Give back the entire listing verbatim.
begin
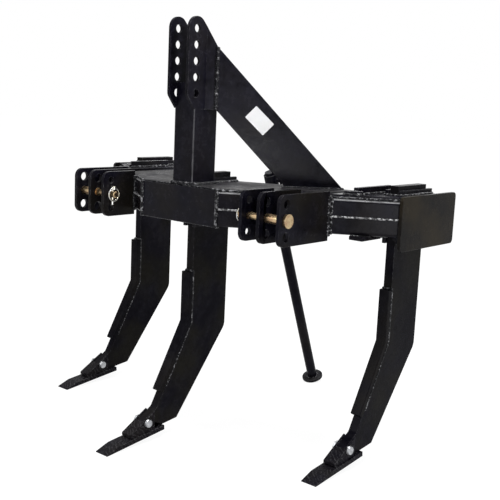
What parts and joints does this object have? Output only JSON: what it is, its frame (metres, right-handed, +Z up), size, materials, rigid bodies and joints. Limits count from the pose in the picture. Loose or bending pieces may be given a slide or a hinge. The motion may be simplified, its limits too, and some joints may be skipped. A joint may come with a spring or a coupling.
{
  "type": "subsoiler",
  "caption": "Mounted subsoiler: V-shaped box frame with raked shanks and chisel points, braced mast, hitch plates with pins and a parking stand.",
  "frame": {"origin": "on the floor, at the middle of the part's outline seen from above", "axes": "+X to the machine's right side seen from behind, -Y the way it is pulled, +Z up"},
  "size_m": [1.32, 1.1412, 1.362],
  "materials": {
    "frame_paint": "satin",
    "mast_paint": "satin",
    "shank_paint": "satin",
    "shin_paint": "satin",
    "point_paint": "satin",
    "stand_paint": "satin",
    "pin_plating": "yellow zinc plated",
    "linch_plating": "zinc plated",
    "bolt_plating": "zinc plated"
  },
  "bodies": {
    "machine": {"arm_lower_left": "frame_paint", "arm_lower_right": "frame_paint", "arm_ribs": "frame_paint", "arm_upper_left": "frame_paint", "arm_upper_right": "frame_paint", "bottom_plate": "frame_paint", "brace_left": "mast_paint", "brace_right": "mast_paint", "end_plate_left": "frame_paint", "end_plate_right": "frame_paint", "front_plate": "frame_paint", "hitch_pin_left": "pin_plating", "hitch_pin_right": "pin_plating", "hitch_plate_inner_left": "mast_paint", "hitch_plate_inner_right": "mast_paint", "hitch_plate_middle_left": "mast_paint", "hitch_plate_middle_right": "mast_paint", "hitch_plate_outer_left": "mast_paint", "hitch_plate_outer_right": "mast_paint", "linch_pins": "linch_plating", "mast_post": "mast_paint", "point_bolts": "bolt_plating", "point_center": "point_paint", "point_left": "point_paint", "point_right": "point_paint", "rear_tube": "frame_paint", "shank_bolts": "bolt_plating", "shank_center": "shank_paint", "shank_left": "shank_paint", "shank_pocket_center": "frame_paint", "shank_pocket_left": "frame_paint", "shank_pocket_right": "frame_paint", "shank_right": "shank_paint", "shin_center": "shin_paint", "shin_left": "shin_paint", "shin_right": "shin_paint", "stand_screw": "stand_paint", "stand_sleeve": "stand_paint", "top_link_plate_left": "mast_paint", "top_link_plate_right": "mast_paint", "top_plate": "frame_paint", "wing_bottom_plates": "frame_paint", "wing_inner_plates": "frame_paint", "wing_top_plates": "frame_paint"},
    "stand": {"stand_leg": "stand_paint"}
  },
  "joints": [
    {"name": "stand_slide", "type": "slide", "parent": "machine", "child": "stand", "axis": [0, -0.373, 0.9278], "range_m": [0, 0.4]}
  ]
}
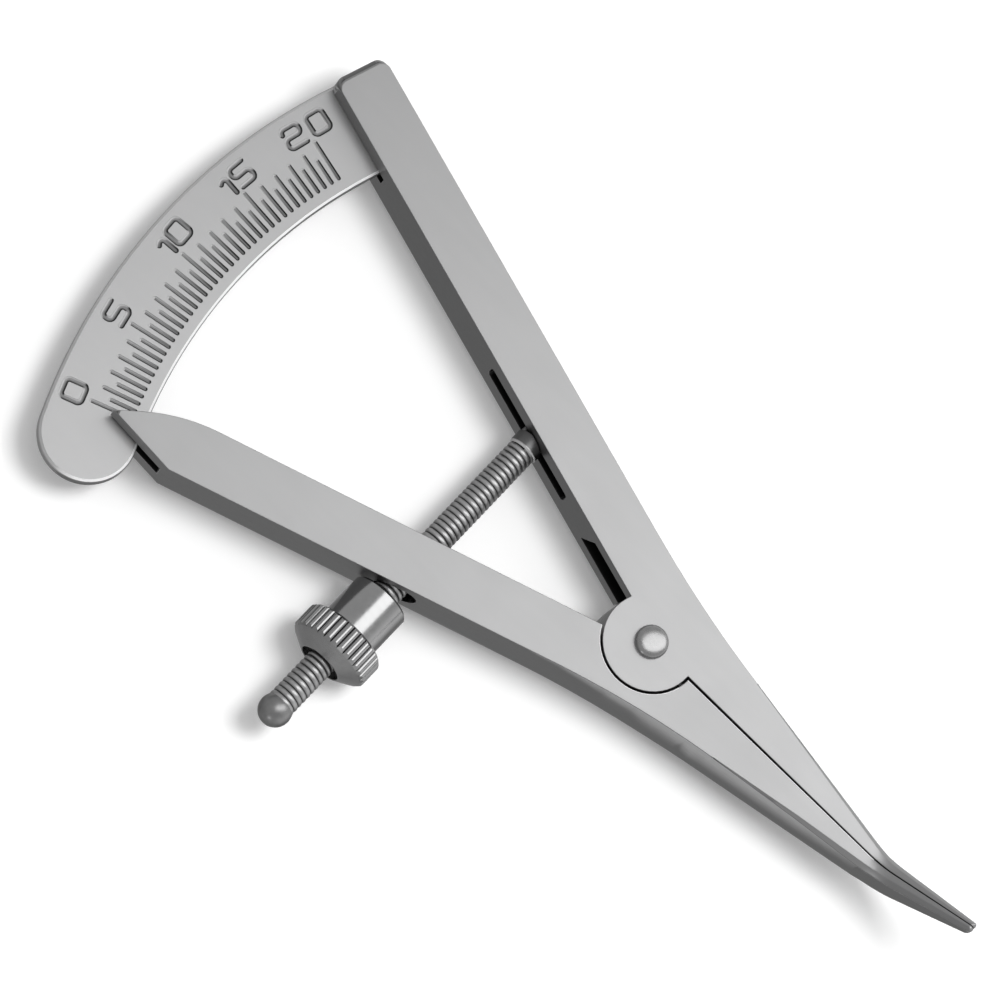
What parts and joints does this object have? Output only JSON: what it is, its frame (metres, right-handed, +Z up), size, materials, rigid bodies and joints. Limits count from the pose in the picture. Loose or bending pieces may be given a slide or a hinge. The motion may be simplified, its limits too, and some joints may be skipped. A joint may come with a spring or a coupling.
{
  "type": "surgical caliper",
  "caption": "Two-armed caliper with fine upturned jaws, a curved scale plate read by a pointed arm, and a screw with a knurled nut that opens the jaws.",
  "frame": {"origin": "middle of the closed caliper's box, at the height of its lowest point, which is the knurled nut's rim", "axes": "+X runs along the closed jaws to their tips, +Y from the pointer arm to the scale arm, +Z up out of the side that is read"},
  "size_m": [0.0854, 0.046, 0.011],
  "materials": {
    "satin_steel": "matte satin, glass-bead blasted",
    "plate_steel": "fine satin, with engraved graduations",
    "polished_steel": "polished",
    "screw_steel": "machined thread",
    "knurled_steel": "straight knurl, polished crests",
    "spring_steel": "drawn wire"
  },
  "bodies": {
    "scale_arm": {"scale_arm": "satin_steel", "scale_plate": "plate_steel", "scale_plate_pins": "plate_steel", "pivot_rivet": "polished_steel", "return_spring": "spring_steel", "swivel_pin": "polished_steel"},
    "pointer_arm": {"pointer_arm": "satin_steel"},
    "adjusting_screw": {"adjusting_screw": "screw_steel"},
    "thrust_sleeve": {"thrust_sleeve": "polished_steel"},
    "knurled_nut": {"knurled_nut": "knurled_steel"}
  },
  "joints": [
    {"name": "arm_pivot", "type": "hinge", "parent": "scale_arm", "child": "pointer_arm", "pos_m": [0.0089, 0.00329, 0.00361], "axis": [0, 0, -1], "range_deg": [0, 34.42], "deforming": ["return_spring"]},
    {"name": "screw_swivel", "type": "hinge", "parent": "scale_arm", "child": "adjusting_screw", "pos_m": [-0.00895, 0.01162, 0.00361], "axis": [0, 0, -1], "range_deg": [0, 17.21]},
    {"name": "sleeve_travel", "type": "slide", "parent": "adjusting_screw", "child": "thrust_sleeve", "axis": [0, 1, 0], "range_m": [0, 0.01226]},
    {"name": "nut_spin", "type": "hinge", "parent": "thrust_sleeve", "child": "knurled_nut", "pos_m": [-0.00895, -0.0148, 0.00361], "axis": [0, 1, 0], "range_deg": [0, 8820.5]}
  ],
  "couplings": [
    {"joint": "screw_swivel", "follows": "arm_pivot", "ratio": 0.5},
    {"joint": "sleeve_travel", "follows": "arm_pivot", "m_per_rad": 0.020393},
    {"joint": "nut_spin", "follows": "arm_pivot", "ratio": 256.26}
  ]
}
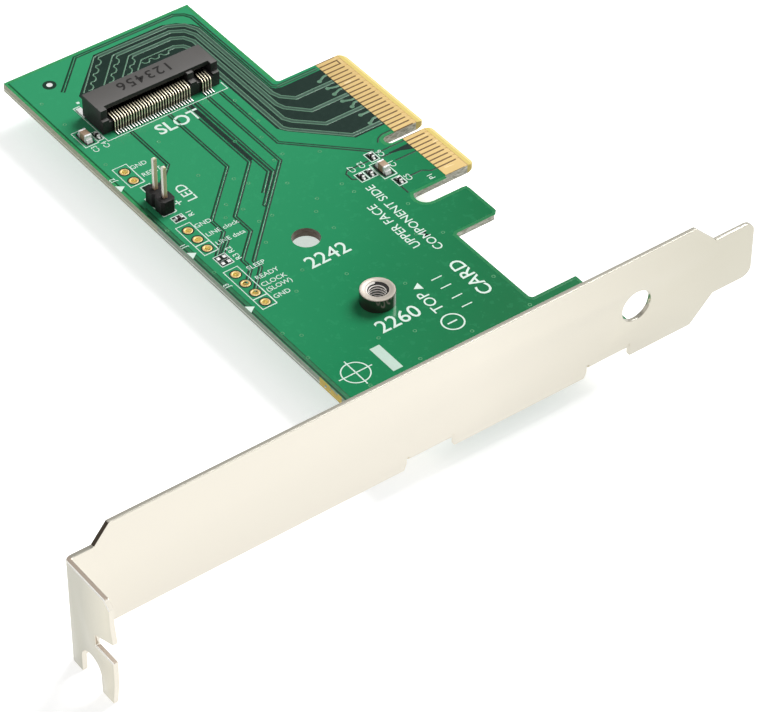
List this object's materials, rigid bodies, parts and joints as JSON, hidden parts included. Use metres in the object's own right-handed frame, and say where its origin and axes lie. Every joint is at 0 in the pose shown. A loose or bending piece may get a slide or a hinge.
end
### TASK OUTPUT
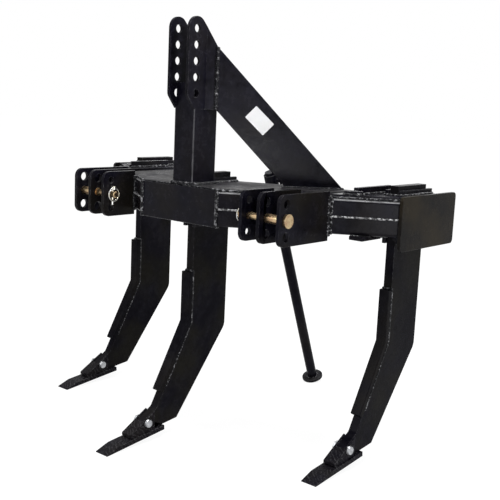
What parts and joints does this object have? Output only JSON: what it is, its frame (metres, right-handed, +Z up), size, materials, rigid bodies and joints. Limits count from the pose in the picture. Loose or bending pieces may be given a slide or a hinge. The motion may be simplified, its limits too, and some joints may be skipped. A joint may come with a spring or a coupling.
{
  "type": "subsoiler",
  "caption": "Mounted subsoiler: V-shaped box frame with raked shanks and chisel points, braced mast, hitch plates with pins and a parking stand.",
  "frame": {"origin": "on the floor, at the middle of the part's outline seen from above", "axes": "+X to the machine's right side seen from behind, -Y the way it is pulled, +Z up"},
  "size_m": [1.32, 1.1412, 1.362],
  "materials": {
    "frame_paint": "satin",
    "mast_paint": "satin",
    "shank_paint": "satin",
    "shin_paint": "satin",
    "point_paint": "satin",
    "stand_paint": "satin",
    "pin_plating": "yellow zinc plated",
    "linch_plating": "zinc plated",
    "bolt_plating": "zinc plated"
  },
  "bodies": {
    "machine": {"arm_lower_left": "frame_paint", "arm_lower_right": "frame_paint", "arm_ribs": "frame_paint", "arm_upper_left": "frame_paint", "arm_upper_right": "frame_paint", "bottom_plate": "frame_paint", "brace_left": "mast_paint", "brace_right": "mast_paint", "end_plate_left": "frame_paint", "end_plate_right": "frame_paint", "front_plate": "frame_paint", "hitch_pin_left": "pin_plating", "hitch_pin_right": "pin_plating", "hitch_plate_inner_left": "mast_paint", "hitch_plate_inner_right": "mast_paint", "hitch_plate_middle_left": "mast_paint", "hitch_plate_middle_right": "mast_paint", "hitch_plate_outer_left": "mast_paint", "hitch_plate_outer_right": "mast_paint", "linch_pins": "linch_plating", "mast_post": "mast_paint", "point_bolts": "bolt_plating", "point_center": "point_paint", "point_left": "point_paint", "point_right": "point_paint", "rear_tube": "frame_paint", "shank_bolts": "bolt_plating", "shank_center": "shank_paint", "shank_left": "shank_paint", "shank_pocket_center": "frame_paint", "shank_pocket_left": "frame_paint", "shank_pocket_right": "frame_paint", "shank_right": "shank_paint", "shin_center": "shin_paint", "shin_left": "shin_paint", "shin_right": "shin_paint", "stand_screw": "stand_paint", "stand_sleeve": "stand_paint", "top_link_plate_left": "mast_paint", "top_link_plate_right": "mast_paint", "top_plate": "frame_paint", "wing_bottom_plates": "frame_paint", "wing_inner_plates": "frame_paint", "wing_top_plates": "frame_paint"},
    "stand": {"stand_leg": "stand_paint"}
  },
  "joints": [
    {"name": "stand_slide", "type": "slide", "parent": "machine", "child": "stand", "axis": [0, -0.373, 0.9278], "range_m": [0, 0.4]}
  ]
}
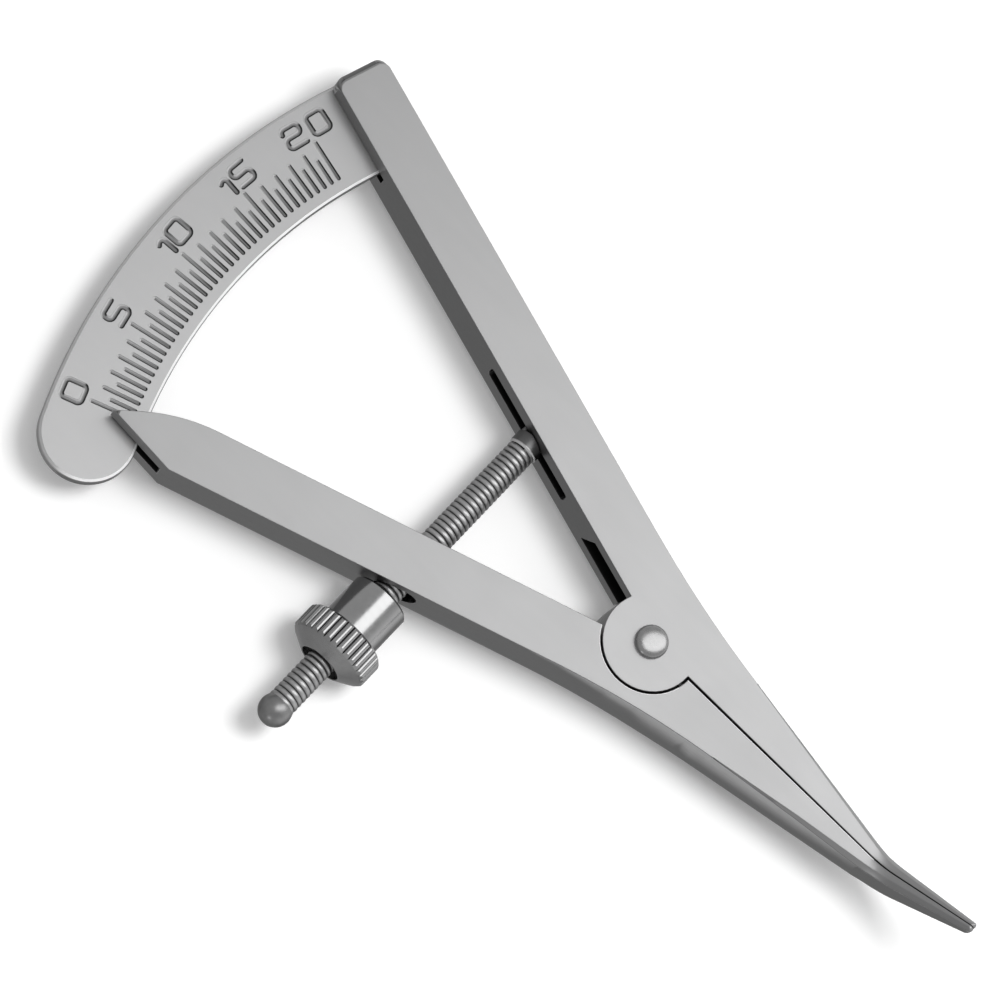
What parts and joints does this object have? Output only JSON: what it is, its frame (metres, right-handed, +Z up), size, materials, rigid bodies and joints. Limits count from the pose in the picture. Loose or bending pieces may be given a slide or a hinge. The motion may be simplified, its limits too, and some joints may be skipped. A joint may come with a spring or a coupling.
{
  "type": "surgical caliper",
  "caption": "Two-armed caliper with fine upturned jaws, a curved scale plate read by a pointed arm, and a screw with a knurled nut that opens the jaws.",
  "frame": {"origin": "middle of the closed caliper's box, at the height of its lowest point, which is the knurled nut's rim", "axes": "+X runs along the closed jaws to their tips, +Y from the pointer arm to the scale arm, +Z up out of the side that is read"},
  "size_m": [0.0854, 0.046, 0.011],
  "materials": {
    "satin_steel": "matte satin, glass-bead blasted",
    "plate_steel": "fine satin, with engraved graduations",
    "polished_steel": "polished",
    "screw_steel": "machined thread",
    "knurled_steel": "straight knurl, polished crests",
    "spring_steel": "drawn wire"
  },
  "bodies": {
    "scale_arm": {"scale_arm": "satin_steel", "scale_plate": "plate_steel", "scale_plate_pins": "plate_steel", "pivot_rivet": "polished_steel", "return_spring": "spring_steel", "swivel_pin": "polished_steel"},
    "pointer_arm": {"pointer_arm": "satin_steel"},
    "adjusting_screw": {"adjusting_screw": "screw_steel"},
    "thrust_sleeve": {"thrust_sleeve": "polished_steel"},
    "knurled_nut": {"knurled_nut": "knurled_steel"}
  },
  "joints": [
    {"name": "arm_pivot", "type": "hinge", "parent": "scale_arm", "child": "pointer_arm", "pos_m": [0.0089, 0.00329, 0.00361], "axis": [0, 0, -1], "range_deg": [0, 34.42], "deforming": ["return_spring"]},
    {"name": "screw_swivel", "type": "hinge", "parent": "scale_arm", "child": "adjusting_screw", "pos_m": [-0.00895, 0.01162, 0.00361], "axis": [0, 0, -1], "range_deg": [0, 17.21]},
    {"name": "sleeve_travel", "type": "slide", "parent": "adjusting_screw", "child": "thrust_sleeve", "axis": [0, 1, 0], "range_m": [0, 0.01226]},
    {"name": "nut_spin", "type": "hinge", "parent": "thrust_sleeve", "child": "knurled_nut", "pos_m": [-0.00895, -0.0148, 0.00361], "axis": [0, 1, 0], "range_deg": [0, 8820.5]}
  ],
  "couplings": [
    {"joint": "screw_swivel", "follows": "arm_pivot", "ratio": 0.5},
    {"joint": "sleeve_travel", "follows": "arm_pivot", "m_per_rad": 0.020393},
    {"joint": "nut_spin", "follows": "arm_pivot", "ratio": 256.26}
  ]
}
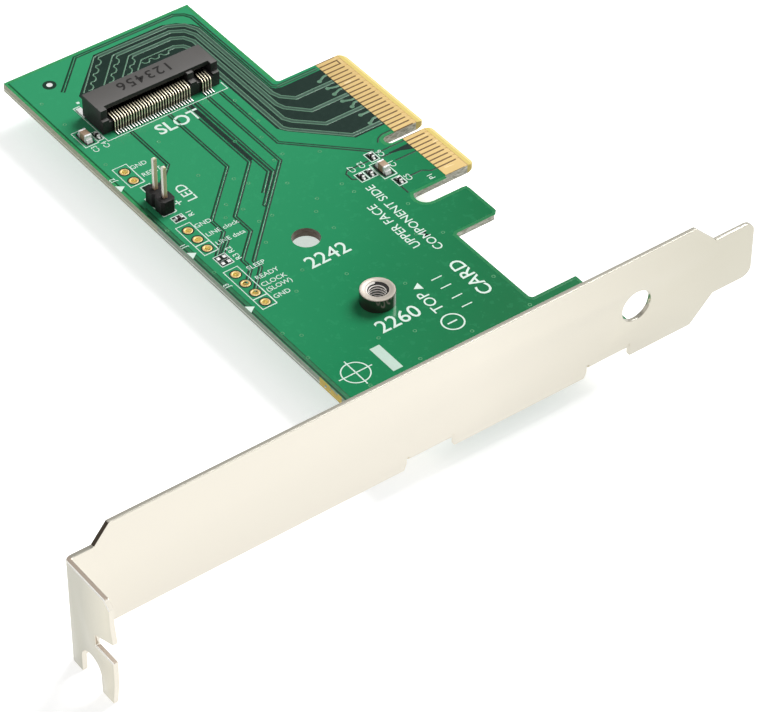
List this object's materials, rigid bodies, parts and joints as JSON, hidden parts included. Use metres in the object's own right-handed frame, and say where its origin and axes lie. Every joint is at 0 in the pose shown. A loose or bending piece may get a slide or a hinge.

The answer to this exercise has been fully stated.